While it’s anticipated that ‘game manufacturers [will] regularly update the game world’, it should not unnecessarily ‘disrupt the machinima production process’ (Barwell & Moore, p.217). Despite this, Siege’s offline modes I just finished lauding are rendered inaccessible when the game’s own client repeatedly crashes and cannot complete the update. Therefore, a game like The Sims (series) with the ability to function offline should be considered as a potential candidate even if the performance is more akin to janky ‘virtual puppetry’ (Nitsche, 2005) than something more natural like the animations that could be captured with Siege.
Ultimately, the factors discussed to assist would-be machinima makers in choosing a game do minimise the ‘intense and meticulous labour… concentration, and organization’ (Ng & Barrett, 2013, p. 234) necessary while film-making, however one must recognize the external factors that can determine either the success or failure of a project.
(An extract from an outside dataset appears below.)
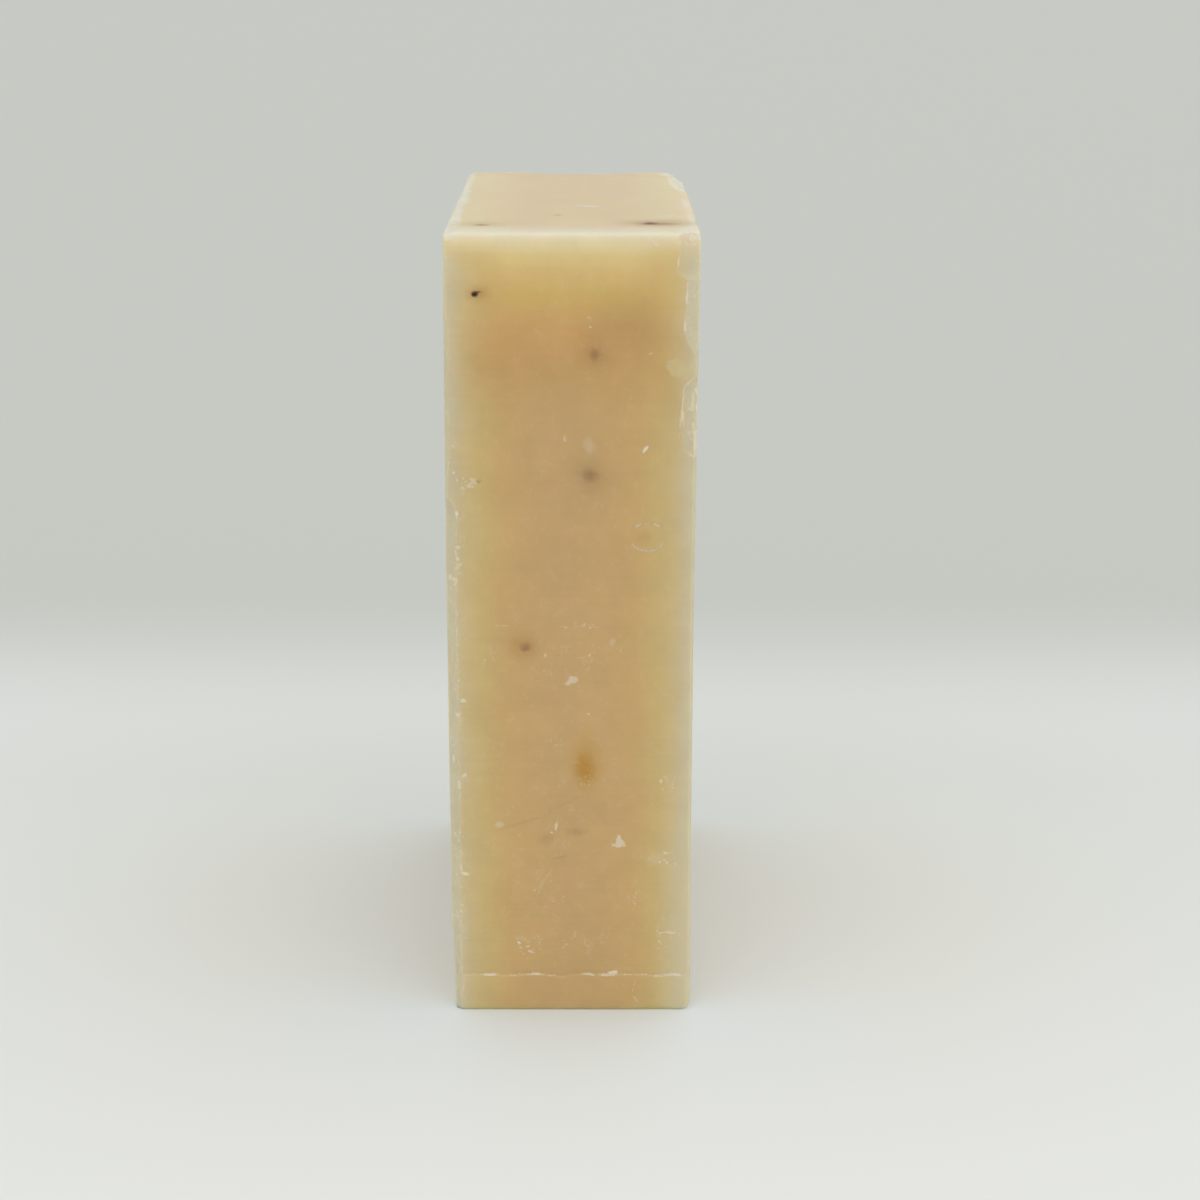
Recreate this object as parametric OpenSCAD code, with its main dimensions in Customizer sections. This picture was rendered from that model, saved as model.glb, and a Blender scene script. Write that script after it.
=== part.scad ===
// A bar of soap, hand cut from a block, bevelled with a plane and worn at its edges.
// It stands on one short end, with a narrow long side to the front (-Y).
// The origin is the middle of the face that it stands on, and +Z is up.

/* [Bar] */
// Width at the foot of the narrow side, which faces the front
bar_w = 25.4; // [18:0.1:40]
// How much narrower the bar is at its top
top_narrowing = 0.3; // [0:0.05:1]
// Depth across the broad side
bar_d = 53; // [35:0.5:80]
// Height of the bar as it stands on its end
bar_h = 83; // [60:0.5:110]
// How far drying has bowed the bar to the left at mid-height
bow = 0.18; // [0.05:0.01:0.6]

/* [Long edges] */
// Bevel down the front left edge, measured across the front
left_bevel_front = 1.2; // [0.6:0.1:3]
// The same bevel, measured back along the broad side
left_bevel_side = 0.9; // [0.5:0.1:3]
// How far below the top the plane bit deeper, where the full bevel starts
left_bevel_drop = 26.5; // [10:0.5:60]
// Share of the bevel's width that it has above that place
left_bevel_upper = 0.5; // [0.3:0.05:0.9]
// Distance below the top of the flake off that bevel
left_flake_drop = 28.4; // [12:0.1:60]
// Length of that flake
left_flake_l = 4.4; // [2:0.2:8]
// Depth of that flake, measured in from the sharp edge
left_flake_bite = 0.86; // [0.75:0.02:1.2]
// Radius worn on the front right edge
right_edge_r = 0.8; // [0.3:0.1:2]
// Radius of the two back edges
back_edge_r = 1; // [0.3:0.1:2.5]

/* [Top end] */
// Radius rubbed along the front edge of the top
top_front_r = 0.45; // [0.3:0.05:2]
// Radius of the back and right edges of the top
top_edge_r = 0.3; // [0.2:0.1:1.5]
// Width of the rubbed strip along the left edge of the top, at the front
top_strip_front = 0.9; // [0.5:0.1:2.5]
// Width of the same strip at the back
top_strip_back = 1.3; // [0.5:0.1:2.5]
// How far that strip falls to the left
top_strip_fall = 0.2; // [0.1:0.05:0.5]

/* [Foot] */
// Height of the line where the plane stopped above the foot
foot_line_z = 4.1; // [2:0.1:10]
// Depth that the plane took off the front above that line
planed_depth = 0.15; // [0.05:0.05:0.5]
// Radius of the foot's edges
foot_edge_r = 0.4; // [0.2:0.1:1]
// Radius of the foot's worn right corner
foot_corner_r = 1.2; // [0.4:0.1:2.5]
// Height over which the left side leans in towards the foot
foot_lean_h = 9; // [4:0.5:20]
// How far the left side leans in at the bottom
foot_lean = 0.25; // [0.1:0.05:0.6]

/* [Flakes off the front right edge] */
// Distance of the corner flake's middle below the top
corner_flake_drop = 3.2; // [2:0.1:5]
// Length of the corner flake
corner_flake_l = 7; // [3:0.5:10]
// Depth of the corner flake, measured in from the sharp edge
corner_flake_bite = 0.75; // [0.3:0.05:1.2]
// Distance of the upper flake's middle below the top
upper_flake_drop = 8.4; // [5:0.1:15]
// Length of the upper flake
upper_flake_l = 9; // [4:0.5:14]
// Depth of the upper flake, measured in from the sharp edge
upper_flake_bite = 0.48; // [0.3:0.02:0.9]
// Distance of the lower flake's middle below the top
lower_flake_drop = 17.9; // [16:0.1:30]
// Length of the lower flake
lower_flake_l = 8.6; // [4:0.5:14]
// Depth of the lower flake, measured in from the sharp edge
lower_flake_bite = 0.54; // [0.3:0.02:0.9]

/* [Chips at the top corners] */
// Length of the crumbled place at the front right corner
front_chip_l = 4; // [2:0.5:7]
// Depth of that crumbled place, measured in from the sharp corner
front_chip_bite = 0.8; // [0.65:0.05:1.5]
// Length of the shallow break along the right edge of the top
right_break_l = 22; // [8:0.5:30]
// Depth of that break, measured in from the sharp edge
right_break_bite = 0.5; // [0.2:0.05:0.9]
// Distance of that break's middle from the back
right_break_in = 10.5; // [6:0.5:20]
// Length of the piece broken off the back right corner
right_corner_l = 18; // [6:0.5:26]
// Depth of that break, measured in from the sharp corner
right_corner_bite = 1.5; // [0.8:0.1:2.5]
// Length of the crumbled place at the back left corner
left_corner_l = 10; // [5:0.5:18]
// Depth of that crumbled place, measured in from the sharp corner
left_corner_bite = 0.5; // [0.4:0.05:1]

/* [Dents in the front] */
// Distance of the nail mark below the top
nail_drop = 30.6; // [28:0.1:45]
// Distance of the nail mark in from the right side
nail_in = 4.9; // [3:0.1:8]
// Radius of the nail mark's ring
nail_r = 1.7; // [0.8:0.1:2.4]
// Width of the groove that the nail pressed
nail_groove_w = 0.6; // [0.4:0.1:1]
// Depth of that groove at the middle of the mark
nail_depth = 0.12; // [0.06:0.02:0.18]
// How far the mark is turned, so that its lower side is deeper, in degrees
nail_tilt = 5; // [0:0.5:8]
// Distance of the rubbed patch below the top
patch_drop = 13.4; // [10:0.1:16]
// Distance of the rubbed patch in from the right side
patch_in = 1.8; // [1.2:0.1:4]
// Length of the rubbed patch
patch_l = 2.4; // [1:0.2:5]
// Depth of the rubbed patch
patch_depth = 0.08; // [0.04:0.02:0.3]
// Width of the flake off the foot's right half
foot_scar_w = 6.2; // [3:0.2:9]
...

Danilovic makes sure to point out the ‘technical quirks of shooting with capture screen software’ that are distinct to working in a digital setting. These range from choosing compression formats or codecs and sorting out frame rate issues, to managing the ‘excessive’ storage requirements for raw video files (2013, p. 183).
For their part, Barwell & Moore recognize machinima as a ‘translocation of various forms of filmmaking skills’ (2013, p.217) and the required skillset necessitates the ability to navigate any technical pitfalls. If the creation of machinima is the ‘employment of wit, subversion, and mischief’ as Ng & Barrett suggest (2013, p. 232), the post-production and composition can be exercises in tedium, restraint, and compromise. LaPensée & Lewis, however, remark on the relative flexibility machinima possesses throughout the entirety of the production process compared to film or television however (2013, p. 200).
Lastly, machinima produced with footage from a commercial video-game, or what Jenna Ng dubs as ‘first wave machinima’ (2013, p. xvi) while detractors might write-off as ‘low culture’ film (DeLappe, 2013, p. 164), is contingent on the state of a game’s community. If the developer has continually supported the game and empowered users, as is the case with Linden Lab’s Second Life, then there likely exists both encouragement to produce fan material and a passionate community interested in consuming it. Unfortunately, while Siege has a somewhat active player following, publisher Ubisoft does little to encourage fan work based on the game or promote existing examples.
Evidently, there’s a multitude of factors that contribute to the machinability of a video-game. Some are embedded in the core design decisions of the game like being able to willingly change cosmetic details and remove the HUD, while other hurdles can sometimes be surmounted via the approval of modding to add functionality that assists production i.e., making both the user and their name invisible or completely overhaul the visual theme.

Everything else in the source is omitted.